My decision to mention Lord and Hanges and their decision-making
mechanism lay in the similarity of it to the DME both in name and
in the arbitrary addition of it to PCT (in my words elsewhere, a
"gratuitous embellishment"). I mentioned it primarily to ring a
bell or two in other participants on the net who have read L&H to
show to where I am coming from and what I think of the DME. This
was a strategy designed to say that I think the DME is pretty
stupid without saying so to your face, thereby expressing a) the
principle that dreaming up special Entities to take care of
things that puzzle you about PCT is not a good way to go about
developing the model, and b) the principle that saying directly
that I think the DME is stupid is not very nice.

I think your objection to my juxtaposing statements from
different posts is a quibble. You said it, I quoted it.
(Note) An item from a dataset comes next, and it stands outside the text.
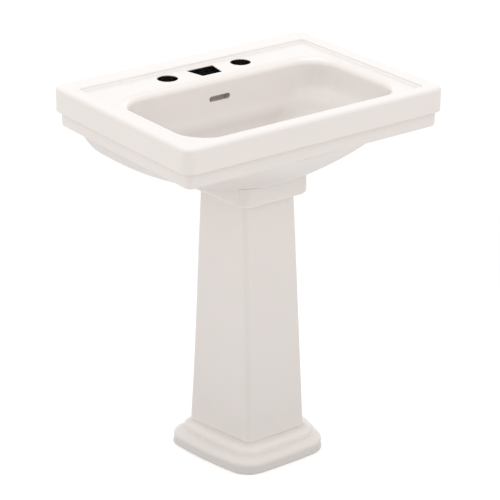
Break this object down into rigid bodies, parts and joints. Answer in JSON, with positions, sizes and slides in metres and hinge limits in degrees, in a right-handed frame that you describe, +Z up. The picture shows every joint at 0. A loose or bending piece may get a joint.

They
looked inconsistent to me and I need no justification for
pointing that out. Your later corrections and expansions make
your thinking somewhat clearer, which was the point.

Mary P.

<[Bill Leach 940224.20:50 EST(EDT)]

[Mary Powers 940223]

Mary;
I'm sure that you are right. I do have a problem with the term feedback
because of my involvement with control systems and electronics. When I
see the term applied to people, it is almost always not used properly
(though I was not as aware as I am now as to WHAT was wrong with the
usage).

I, for one, will probably try to avoid all use of the term in PCT except
when such usage almost can not be miscontrued.